• THE DATA:

'''

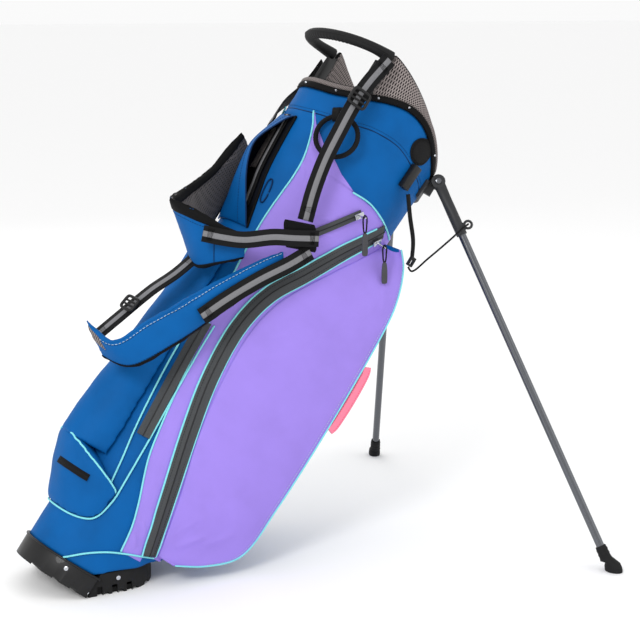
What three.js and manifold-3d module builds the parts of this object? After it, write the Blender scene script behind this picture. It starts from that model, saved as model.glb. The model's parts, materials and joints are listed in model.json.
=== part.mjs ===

'''
'''

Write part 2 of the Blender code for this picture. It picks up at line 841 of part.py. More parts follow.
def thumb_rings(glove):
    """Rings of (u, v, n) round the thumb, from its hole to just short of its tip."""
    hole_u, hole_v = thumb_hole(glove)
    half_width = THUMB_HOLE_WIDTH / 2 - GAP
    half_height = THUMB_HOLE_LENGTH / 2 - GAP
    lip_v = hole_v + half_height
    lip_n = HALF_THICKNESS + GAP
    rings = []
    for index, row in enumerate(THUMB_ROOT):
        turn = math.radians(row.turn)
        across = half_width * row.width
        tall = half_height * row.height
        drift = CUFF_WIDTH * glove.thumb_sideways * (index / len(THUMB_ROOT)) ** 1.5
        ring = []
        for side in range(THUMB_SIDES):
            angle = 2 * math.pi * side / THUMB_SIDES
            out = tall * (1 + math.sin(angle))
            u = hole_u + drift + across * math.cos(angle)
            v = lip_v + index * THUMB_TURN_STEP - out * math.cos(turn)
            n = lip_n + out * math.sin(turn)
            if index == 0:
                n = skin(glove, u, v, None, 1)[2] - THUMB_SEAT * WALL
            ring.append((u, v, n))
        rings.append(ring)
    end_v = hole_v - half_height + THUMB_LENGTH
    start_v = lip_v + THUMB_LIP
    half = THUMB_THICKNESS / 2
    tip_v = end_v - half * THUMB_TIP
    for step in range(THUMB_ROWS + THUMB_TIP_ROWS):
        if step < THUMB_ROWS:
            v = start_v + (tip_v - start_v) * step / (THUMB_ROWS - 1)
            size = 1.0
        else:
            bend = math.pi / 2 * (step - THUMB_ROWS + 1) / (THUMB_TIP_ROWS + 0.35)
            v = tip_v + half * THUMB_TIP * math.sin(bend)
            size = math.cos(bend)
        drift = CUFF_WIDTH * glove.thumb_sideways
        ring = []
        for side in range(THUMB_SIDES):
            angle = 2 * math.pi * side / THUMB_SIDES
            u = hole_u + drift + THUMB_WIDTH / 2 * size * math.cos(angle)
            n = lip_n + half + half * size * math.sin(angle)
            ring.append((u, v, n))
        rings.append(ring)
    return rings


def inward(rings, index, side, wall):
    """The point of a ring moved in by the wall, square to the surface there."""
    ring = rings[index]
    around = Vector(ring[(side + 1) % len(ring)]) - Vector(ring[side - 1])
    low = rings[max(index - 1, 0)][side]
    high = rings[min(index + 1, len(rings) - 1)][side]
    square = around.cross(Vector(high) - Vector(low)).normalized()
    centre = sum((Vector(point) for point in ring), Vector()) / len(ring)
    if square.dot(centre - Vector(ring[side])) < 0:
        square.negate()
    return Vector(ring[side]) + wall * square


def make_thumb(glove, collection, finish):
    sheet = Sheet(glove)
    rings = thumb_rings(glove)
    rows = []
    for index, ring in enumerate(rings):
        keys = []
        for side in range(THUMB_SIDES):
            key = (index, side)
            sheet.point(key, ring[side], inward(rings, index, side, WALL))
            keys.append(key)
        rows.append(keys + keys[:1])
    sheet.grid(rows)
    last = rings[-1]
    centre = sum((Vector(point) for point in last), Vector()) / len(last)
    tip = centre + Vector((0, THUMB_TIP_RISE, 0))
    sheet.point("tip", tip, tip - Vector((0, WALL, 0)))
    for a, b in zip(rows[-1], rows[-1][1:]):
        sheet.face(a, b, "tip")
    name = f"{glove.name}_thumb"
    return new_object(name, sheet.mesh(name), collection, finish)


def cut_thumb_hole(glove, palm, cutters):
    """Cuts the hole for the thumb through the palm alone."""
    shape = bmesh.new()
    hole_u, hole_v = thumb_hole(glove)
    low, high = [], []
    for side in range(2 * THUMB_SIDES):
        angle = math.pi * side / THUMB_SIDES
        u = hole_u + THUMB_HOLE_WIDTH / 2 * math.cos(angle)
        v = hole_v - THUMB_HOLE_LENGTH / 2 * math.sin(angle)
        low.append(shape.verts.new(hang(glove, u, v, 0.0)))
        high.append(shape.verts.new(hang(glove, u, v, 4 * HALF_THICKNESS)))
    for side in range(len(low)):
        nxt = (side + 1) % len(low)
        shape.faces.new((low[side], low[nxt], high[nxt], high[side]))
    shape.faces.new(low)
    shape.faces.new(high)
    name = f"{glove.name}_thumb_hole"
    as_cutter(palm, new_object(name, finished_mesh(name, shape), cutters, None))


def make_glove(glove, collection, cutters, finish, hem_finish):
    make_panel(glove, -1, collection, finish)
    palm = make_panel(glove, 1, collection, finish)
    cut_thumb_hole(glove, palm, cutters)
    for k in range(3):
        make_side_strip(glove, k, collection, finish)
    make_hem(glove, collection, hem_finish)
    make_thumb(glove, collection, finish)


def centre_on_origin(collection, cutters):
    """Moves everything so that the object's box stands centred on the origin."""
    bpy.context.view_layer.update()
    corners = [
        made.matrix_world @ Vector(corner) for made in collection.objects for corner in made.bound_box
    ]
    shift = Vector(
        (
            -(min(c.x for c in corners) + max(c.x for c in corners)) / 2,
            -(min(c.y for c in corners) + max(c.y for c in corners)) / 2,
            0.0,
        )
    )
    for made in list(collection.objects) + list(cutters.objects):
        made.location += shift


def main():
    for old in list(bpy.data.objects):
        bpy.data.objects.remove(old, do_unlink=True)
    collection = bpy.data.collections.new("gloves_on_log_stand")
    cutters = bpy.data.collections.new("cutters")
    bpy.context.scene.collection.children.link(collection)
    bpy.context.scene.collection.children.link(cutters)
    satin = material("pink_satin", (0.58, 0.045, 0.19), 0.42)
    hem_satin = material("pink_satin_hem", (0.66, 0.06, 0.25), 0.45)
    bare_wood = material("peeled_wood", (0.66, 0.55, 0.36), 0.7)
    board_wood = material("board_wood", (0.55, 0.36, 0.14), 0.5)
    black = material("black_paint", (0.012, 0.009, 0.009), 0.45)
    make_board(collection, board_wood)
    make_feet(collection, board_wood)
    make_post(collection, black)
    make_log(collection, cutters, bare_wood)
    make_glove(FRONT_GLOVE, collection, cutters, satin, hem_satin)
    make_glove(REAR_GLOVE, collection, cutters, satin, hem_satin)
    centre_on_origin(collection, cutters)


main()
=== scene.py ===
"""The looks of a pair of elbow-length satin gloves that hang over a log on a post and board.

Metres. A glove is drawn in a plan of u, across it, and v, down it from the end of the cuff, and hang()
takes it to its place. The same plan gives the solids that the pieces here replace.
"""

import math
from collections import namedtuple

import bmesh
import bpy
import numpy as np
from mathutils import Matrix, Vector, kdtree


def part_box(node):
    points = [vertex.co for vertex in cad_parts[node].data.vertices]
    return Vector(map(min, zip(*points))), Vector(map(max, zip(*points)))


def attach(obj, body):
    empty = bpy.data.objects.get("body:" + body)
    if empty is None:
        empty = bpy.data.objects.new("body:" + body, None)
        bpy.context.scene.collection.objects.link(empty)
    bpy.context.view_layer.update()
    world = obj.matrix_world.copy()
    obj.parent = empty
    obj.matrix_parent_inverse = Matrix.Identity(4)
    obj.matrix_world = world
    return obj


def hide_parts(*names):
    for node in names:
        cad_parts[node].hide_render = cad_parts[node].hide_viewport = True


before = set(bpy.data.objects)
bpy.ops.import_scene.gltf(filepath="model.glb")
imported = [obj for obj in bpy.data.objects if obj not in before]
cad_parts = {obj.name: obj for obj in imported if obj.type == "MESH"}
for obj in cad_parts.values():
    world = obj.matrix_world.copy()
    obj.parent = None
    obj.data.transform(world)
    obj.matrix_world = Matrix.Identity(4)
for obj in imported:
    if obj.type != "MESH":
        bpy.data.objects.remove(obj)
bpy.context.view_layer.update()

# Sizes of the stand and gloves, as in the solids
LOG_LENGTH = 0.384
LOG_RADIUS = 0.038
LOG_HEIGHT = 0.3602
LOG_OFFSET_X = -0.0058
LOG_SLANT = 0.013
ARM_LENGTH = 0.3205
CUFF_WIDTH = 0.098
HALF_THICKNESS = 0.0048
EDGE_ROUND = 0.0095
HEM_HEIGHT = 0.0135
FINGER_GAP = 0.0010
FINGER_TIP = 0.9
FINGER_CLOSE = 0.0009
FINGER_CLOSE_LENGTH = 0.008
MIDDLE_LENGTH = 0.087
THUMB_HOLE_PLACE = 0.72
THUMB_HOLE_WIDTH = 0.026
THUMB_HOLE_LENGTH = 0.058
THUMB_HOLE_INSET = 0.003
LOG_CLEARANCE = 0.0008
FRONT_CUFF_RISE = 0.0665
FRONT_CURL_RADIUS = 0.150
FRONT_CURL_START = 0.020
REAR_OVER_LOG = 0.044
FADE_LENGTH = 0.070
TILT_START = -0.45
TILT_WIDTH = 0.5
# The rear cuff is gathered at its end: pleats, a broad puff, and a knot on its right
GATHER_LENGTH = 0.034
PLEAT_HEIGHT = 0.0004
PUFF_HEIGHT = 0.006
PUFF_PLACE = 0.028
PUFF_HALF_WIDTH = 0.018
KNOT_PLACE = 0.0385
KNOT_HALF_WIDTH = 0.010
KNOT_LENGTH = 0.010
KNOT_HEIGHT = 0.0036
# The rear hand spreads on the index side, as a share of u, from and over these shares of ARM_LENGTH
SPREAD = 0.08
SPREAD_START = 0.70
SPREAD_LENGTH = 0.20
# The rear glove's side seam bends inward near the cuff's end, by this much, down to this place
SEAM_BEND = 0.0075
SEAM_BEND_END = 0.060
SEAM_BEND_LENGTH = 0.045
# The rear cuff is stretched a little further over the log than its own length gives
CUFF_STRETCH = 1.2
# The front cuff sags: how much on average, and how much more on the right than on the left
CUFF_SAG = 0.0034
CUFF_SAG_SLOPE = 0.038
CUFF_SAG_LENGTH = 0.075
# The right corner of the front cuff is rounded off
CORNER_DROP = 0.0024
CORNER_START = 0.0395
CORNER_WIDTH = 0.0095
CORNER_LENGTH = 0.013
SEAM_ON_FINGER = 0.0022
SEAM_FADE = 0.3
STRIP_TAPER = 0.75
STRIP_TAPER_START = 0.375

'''
'''

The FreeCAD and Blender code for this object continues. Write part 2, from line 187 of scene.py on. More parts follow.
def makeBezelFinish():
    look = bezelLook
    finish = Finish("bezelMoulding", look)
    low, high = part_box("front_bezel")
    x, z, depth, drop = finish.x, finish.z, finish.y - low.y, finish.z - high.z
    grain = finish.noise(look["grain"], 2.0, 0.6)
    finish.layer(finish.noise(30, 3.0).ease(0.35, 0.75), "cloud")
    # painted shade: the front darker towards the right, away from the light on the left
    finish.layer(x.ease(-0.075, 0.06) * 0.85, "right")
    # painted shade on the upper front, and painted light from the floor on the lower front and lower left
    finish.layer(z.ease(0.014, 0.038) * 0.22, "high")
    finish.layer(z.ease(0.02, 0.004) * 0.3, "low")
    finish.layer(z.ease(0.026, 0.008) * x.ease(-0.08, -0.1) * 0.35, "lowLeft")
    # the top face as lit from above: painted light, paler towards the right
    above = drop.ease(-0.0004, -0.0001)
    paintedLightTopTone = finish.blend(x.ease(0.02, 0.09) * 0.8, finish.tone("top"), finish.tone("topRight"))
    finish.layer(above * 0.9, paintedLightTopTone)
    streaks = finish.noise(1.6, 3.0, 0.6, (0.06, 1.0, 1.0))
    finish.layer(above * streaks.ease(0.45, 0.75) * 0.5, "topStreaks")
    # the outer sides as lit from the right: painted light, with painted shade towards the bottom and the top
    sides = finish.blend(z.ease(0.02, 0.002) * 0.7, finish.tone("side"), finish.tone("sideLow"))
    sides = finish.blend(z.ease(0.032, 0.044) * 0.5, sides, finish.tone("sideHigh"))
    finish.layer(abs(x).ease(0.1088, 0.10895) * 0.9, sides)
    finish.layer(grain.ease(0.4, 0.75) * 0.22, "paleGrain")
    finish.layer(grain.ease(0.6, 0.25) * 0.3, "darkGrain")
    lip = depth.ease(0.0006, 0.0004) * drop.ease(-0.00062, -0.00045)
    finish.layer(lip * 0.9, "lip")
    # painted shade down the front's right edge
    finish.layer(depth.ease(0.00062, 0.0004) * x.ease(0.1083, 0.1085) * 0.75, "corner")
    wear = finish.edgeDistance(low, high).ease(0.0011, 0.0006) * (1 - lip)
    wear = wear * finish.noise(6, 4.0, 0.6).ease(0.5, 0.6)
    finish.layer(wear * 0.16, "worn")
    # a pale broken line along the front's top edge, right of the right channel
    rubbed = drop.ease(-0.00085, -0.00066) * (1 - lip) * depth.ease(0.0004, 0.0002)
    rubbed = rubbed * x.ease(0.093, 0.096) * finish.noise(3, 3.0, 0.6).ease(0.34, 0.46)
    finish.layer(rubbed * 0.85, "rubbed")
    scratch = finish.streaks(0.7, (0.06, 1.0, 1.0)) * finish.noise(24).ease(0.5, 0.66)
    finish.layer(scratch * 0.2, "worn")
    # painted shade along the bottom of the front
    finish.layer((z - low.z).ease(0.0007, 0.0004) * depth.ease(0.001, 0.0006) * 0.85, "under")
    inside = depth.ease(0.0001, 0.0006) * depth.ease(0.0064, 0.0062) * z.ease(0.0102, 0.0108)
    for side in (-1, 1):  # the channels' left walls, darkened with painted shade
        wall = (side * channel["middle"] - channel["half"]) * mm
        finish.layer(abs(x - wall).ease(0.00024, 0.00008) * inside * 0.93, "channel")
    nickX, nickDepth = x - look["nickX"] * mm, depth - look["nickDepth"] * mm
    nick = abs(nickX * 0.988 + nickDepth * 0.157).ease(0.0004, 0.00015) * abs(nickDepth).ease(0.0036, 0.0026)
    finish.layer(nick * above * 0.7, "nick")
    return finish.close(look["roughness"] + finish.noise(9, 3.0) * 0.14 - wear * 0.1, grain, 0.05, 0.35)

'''

• WHAT YOU SHOULD DO:
Count each line of the data where the word "follow" appears, then reply with the total only.

• WRITTEN ANSWER:
2